Not much difference on an AMD
________________________________________________

382 cycles
509 cycles
413 cycles
334 cycles
490 cycles
359 cycles

it really depends on just how you do the byte manipulations, and alignment.

Rockoon


The biggest issue is that 8-bit register ops break the register renaming strategy that allows out of order execution .. The CPU cannot allocate a new ('renamed') register for the work to be done in .. it really needs a fully-up-to-date 'EAX' before processing can commence on 'AL', 'AH', or even 'AX' because it cannot predict the future use of the register .. the future instructions might depend on the untouched portions to be accurate but the CPU cannot make that determination...

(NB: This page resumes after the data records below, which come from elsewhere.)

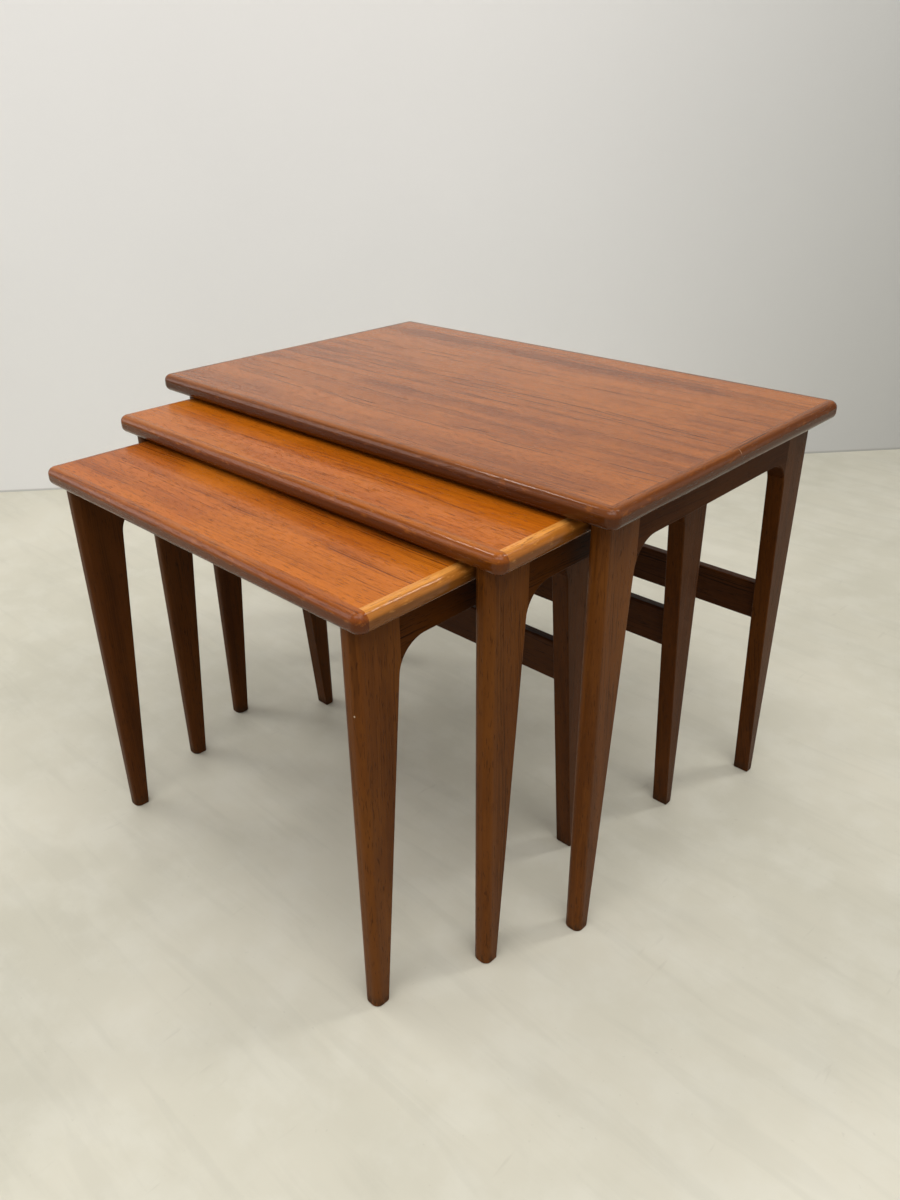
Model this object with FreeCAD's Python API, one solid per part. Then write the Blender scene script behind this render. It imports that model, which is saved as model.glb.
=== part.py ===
"""Nest of three teak side tables: a big, a medium and a small one that slide inside each other.

Frame: millimetres, +Z up, X along the long side of the tops, +Y towards the rear stretchers.
The inner tables slide out towards -Y.  The origin lies on the floor, in the middle of the
footprint of the three tables as they stand staggered.
"""
import FreeCAD
import Part
import math
import os
from collections import namedtuple

V = FreeCAD.Vector

# ---- driving dimensions: the big table ----
BIG_WIDTH = 604.0               # top, along X
BIG_DEPTH = 388.0               # top, along Y
BIG_HEIGHT = 448.0              # floor to the face of the top

# ---- the tops ----
TOP_THICKNESS = 18.0
VENEER_THICKNESS = 0.9          # face veneer and backing veneer
LIPPING_WIDTH = 10.0            # solid edge strips round the veneered core
EDGE_RADIUS = 7.0               # rounding of the lippings, above and below
CORNER_RADIUS = 9.0             # corners of the top, seen from above

# ---- the side frames ----
BIG_SIDE_OVERHANG = 18.0        # big top edge to the outer face of a side frame
SIDE_OVERHANG = 16.0            # the same on the medium and the small table
BIG_END_OVERHANG = 18.0         # big top edge to the front or back edge of a side frame
END_OVERHANG = 8.0              # the same on the medium and the small table
FRAME_THICKNESS = 18.0          # legs and rails, along X
RAIL_DEPTH = 32.0               # rail below the underside of the top
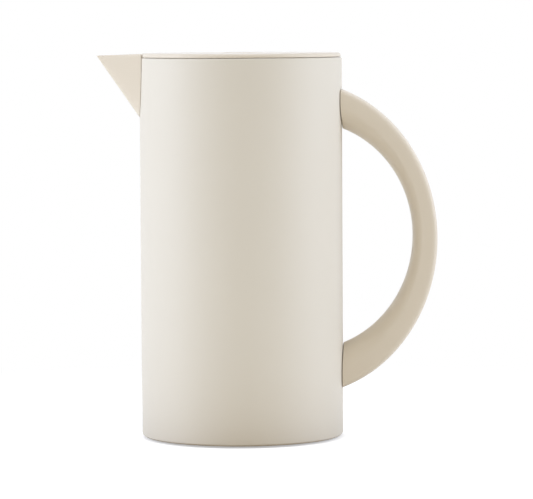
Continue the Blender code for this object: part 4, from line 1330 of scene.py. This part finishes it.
def coil_spring(button):
    """Wound wire whose first and last turns lie flat."""
    radius = SPRING_HIGH.y - button.wire_radius
    bottom = SPRING_LOW.z + button.wire_radius
    top = SPRING_HIGH.z - button.wire_radius
    wire = 2 * button.wire_radius
    rings = []
    for step in range(button.coils * COIL_STEPS + 1):
        turn = 2 * pi * step / COIL_STEPS
        turns = step / COIL_STEPS
        climb = min(max((turns - FLAT_TURN) / (button.coils - 2 * FLAT_TURN), 0), 1)
        lift = wire * (min(turns, 1) - 1)
        close = wire * max(turns - button.coils + 1, 0)
        height = bottom + wire + lift + (top - bottom - 2 * wire) * climb + close
        outward = Vector((cos(turn), sin(turn), 0))
        centre = outward * radius + Vector((0, 0, height))
        ring = []
        for around in steps_to(2 * pi, WIRE_SIDES)[:-1]:
            offset = outward * cos(around) + Vector((0, 0, sin(around)))
            ring.append(centre + offset * button.wire_radius)
        rings.append(ring)
    return lofted("coil_spring", rings)


def glass_surface(flask, inset, neck_inset, end_radius):
    """One glass surface from the neck's foot down to the middle of the dome."""
    neck = neck_radius(flask) - neck_inset
    body = FLASK_HIGH.y - inset
    neck_foot = FLASK_HIGH.z - flask.neck_length
    shoulder_top = neck_foot - inset
    shoulder_foot = neck_foot - flask.shoulder_height
    dome_top = FLASK_LOW.z + flask.dome_height
    start = neck + flask.neck_round
    points = []
    for turn in steps_to(pi / 2, CORNER_STEPS)[:-1]:
        rise = flask.neck_round * (1 - sin(turn))
        points.append((start - flask.neck_round * cos(turn), shoulder_top + rise))
    for turn in steps_to(pi / 2, DOME_STEPS):
        rise = (shoulder_top - shoulder_foot) * cos(turn)
        points.append((start + (body - start) * sin(turn), shoulder_foot + rise))
    end_turn = acos(end_radius / body)
    for turn in steps_to(end_turn, DOME_STEPS):
        points.append((body * cos(turn), dome_top - (flask.dome_height - inset) * sin(turn)))
    return points


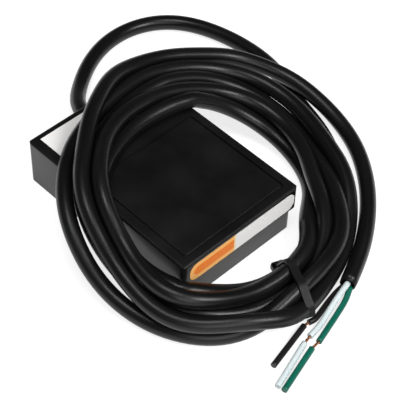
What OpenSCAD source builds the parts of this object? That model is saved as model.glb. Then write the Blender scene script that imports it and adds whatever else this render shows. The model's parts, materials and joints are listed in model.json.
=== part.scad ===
// Block-style proximity sensor: a square sensing head on a narrower base, a full-height cable end and
// its own cable, coiled and tied.
// The origin is at the centre of the mounting face. X runs from the cable end to the labelled end,
// Y across the sensor, and Z up to the sensing face.

/* [Housing] */
// Overall length from the cable end to the labelled end
housing_l = 120; // [119:0.5:121]
// Width across the sensing head and the cable end
housing_w = 82; // [80:0.5:84]
// Height from the mounting face to the sensing face
housing_h = 29; // [28.5:0.5:30]
// Wall thickness of the moulded housing
wall = 3; // [2.6:0.1:3.2]
// Radius of the upright corners
corner_r = 2.6; // [1.5:0.1:4]
// Radius of the edge round the sensing face
edge_r = 1.4; // [0.8:0.1:2]

/* [Sensing head] */
// Length of the square head, which stands over the base
head_l = 80; // [78:0.5:82]
// Height of the skirt of the head
skirt_h = 15.5; // [15:0.5:16]
// Distance from the edges of the head to the groove round the face
face_margin = 4.6; // [4:0.1:6]
// Width of that groove
groove_w = 1.3; // [0.8:0.1:1.8]
// Depth of that groove
groove_d = 1; // [0.6:0.1:1.2]
// Radius of the pot core behind the face
core_r = 27; // [22:0.5:28]

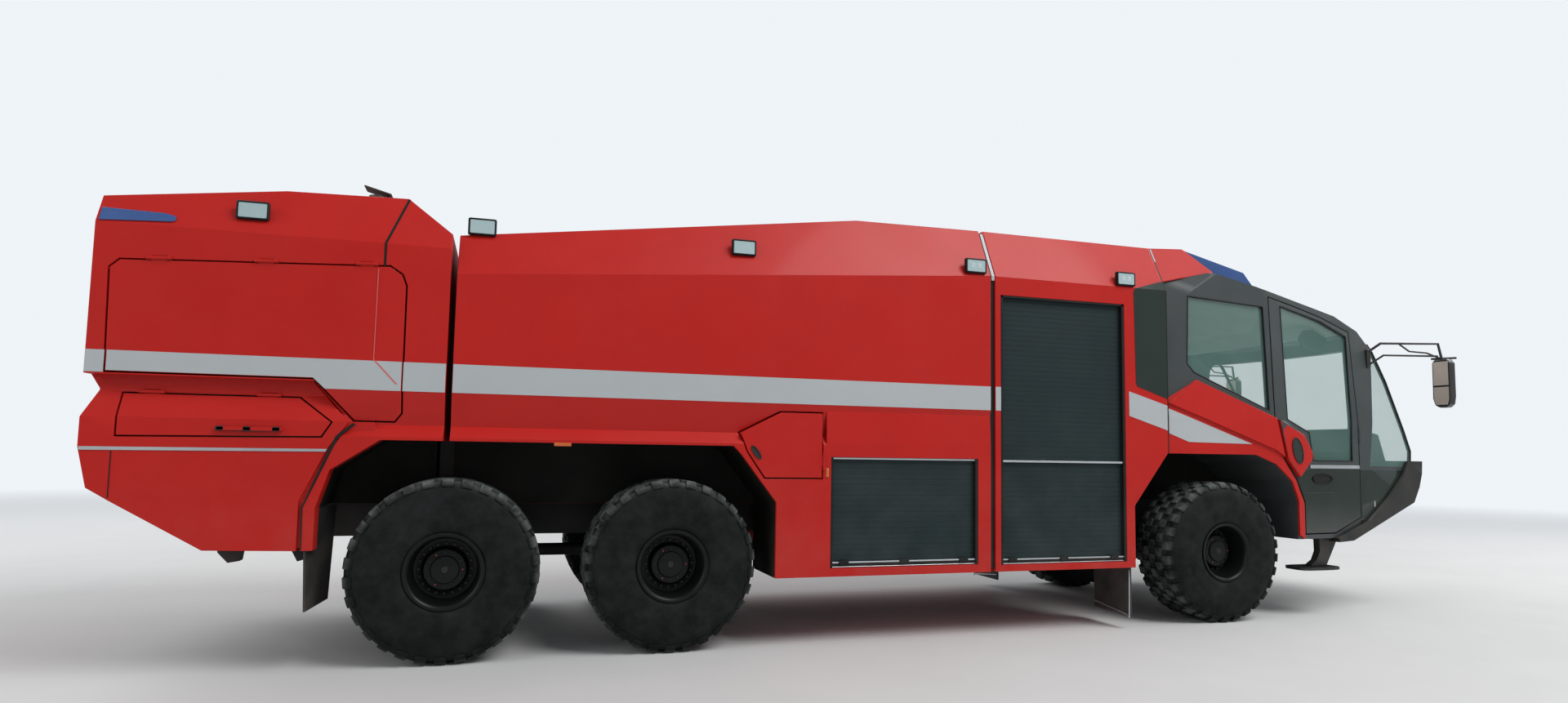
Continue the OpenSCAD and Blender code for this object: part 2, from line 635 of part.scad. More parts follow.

There are methodologies that help the CPU out here and shorten the stall when mixing 8-bit ops with 32-bit ones on the same register (see the second example above) but the best approach is the 3rd example ... turn the 8-bit ops into 32-bit ones with sign or zero extension .. any stalls with the 3rd example will be for something other than register renaming or out-of-order issues (I would hazard a guess that code similar to the 3rd example would be limited by the short supply of memory reading ports)


When C++ compilers can be coerced to emit rcl and rcr, I *might* consider using one.